Meat Cleaver: These are used to do heavy chopping and cutting of meats and for cutting through bone. They will either have a straight or slightly curved edge. Much higher in performance, though somewhat more fragile, are the Japanese boggy knife (generally measuring between 4 and 5 inches) and gyuto deba (generally measuring between 8 1/4 (210mm) and 9 1/2 inches (240mm). Both of these knives have a heavy knives are best suited to heavy tasks that would likely damage a thinner knife. The single bevel deba is also a good choice for slightly heavier tasks. Though the deba is a thick knife, it is also a precision knife and so the edge must be treated with care. The single bevel assures a sharper, more accurate edge than would be possible with double bevel knives.

Vegetable Cleaver: These knives have a rectangular profile like meat cleavers but are lighter because they are used for chopping vegetables rather than meat. Vegetable cleavers are precision tools and should never be used near bones. Vegetable cleavers may be either single beveled (called an usuba) or double beveled (called a nakiri). The single beveled usuba is able to do precision, thin slicing, but remember that single bevel knives take practice to learn to use correctly. The nakiri is generally fairly easy and fun for Western chefs to use.

Cheese: These are thin knives designed for slicing cheese and other foods that will have a tendency to form a suction to the side of the knife being used.

Steak: The steak knife is a dining knife used at a table setting when meats are served. However, it can double in the kitchen as a paring or utility knife. Steak knives will generally come in sets of either 4 or 6 knives.

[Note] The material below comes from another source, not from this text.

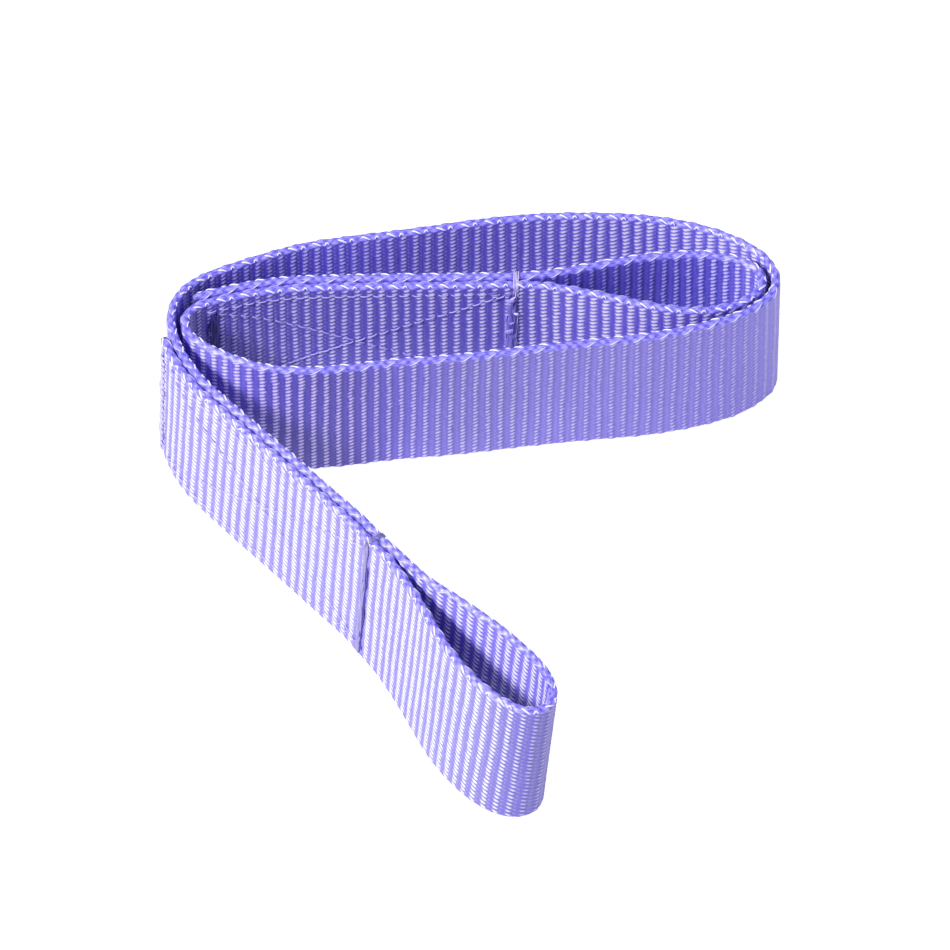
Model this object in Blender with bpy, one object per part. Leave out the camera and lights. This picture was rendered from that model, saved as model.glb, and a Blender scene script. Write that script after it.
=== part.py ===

Sashimi Hocho: These long, thin knives are used for slicing the raw fish (Sashimi) traditionally served by the Japanese and are also suitable for fine slicing of other meats. Traditional Japanese chef's knives differ from European styled knives in that they are sharpened with a bevel on only one side. The opposite side is slightly hollowed. Consequently, these knives can be honed to a sharper edge than can double bevel knives.